I wanted to say something about the kerfluffle that has been flying around about Lanyon, but didn’t have the best words to do it. I would like to say, that I write gay romance or m/m romance (though actually, what I write is urban fantasy with a paranormal element and romance), but I’m female. My name, my real name, is somewhat ambiguous due to the spelling, so I chose to publish under my nickname, which hilariously enough gets pegged as a “woman’s” name more than my real name. That being said, I know sometimes there is confusion. Through various functions of my personality and the fact that I consider myself gender fluid my blog posts tend to be fairly neutral pronoun wise. I’m also pansexual, so there’s the fact that I’m queer in such a way that some people actually take issue with it. I like women and men and other, but I’m currently married to a CISman. Now, that doesn’t mean I’m not queer and I don’t have a place to speak about issues that have to deal with the community, but I certainly would never conclusively try to speak about issues that gay men are dealing with.

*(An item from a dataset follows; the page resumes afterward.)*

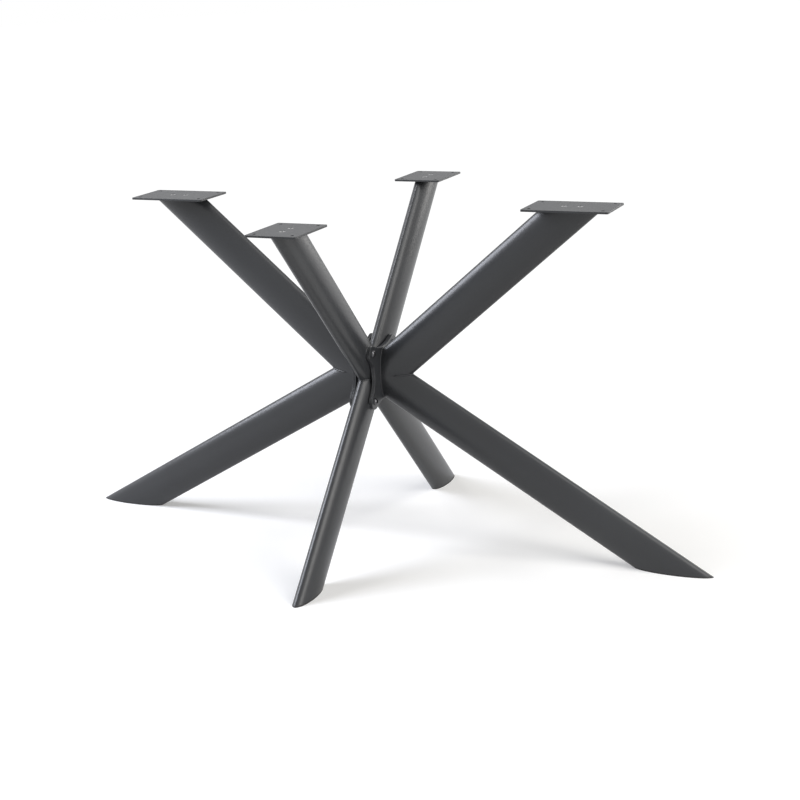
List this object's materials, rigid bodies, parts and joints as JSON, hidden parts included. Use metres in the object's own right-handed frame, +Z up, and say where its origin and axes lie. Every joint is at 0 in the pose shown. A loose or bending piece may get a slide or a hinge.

I don’t like the idea that having a pseudonym can be seen as “lying” to people as long as I don’t present myself falsely to my readership and the community in the ways described in this article. Having a pseudonym, creating this unique name and then writing your heart out under it, almost like a creative muse, a creative spark, is part of the fun of being a writer.

[Renae Kaye]:

As a writer, you have a choice of what name to publish under. I am one of those female authors of M/M, and when choosing a pen name, I thought about what name to use. I considered a male name and instantly rejected it. It’s not right – and to deceive readers by taking this identity is to break their trust when the truth comes out. Because the truth will come out. If you don’t wish to reveal your gender, the wonderful thing about authoring is that you don’t have to. Initials, names that work for both genders, no photo… all of this is available, and can be done successfully.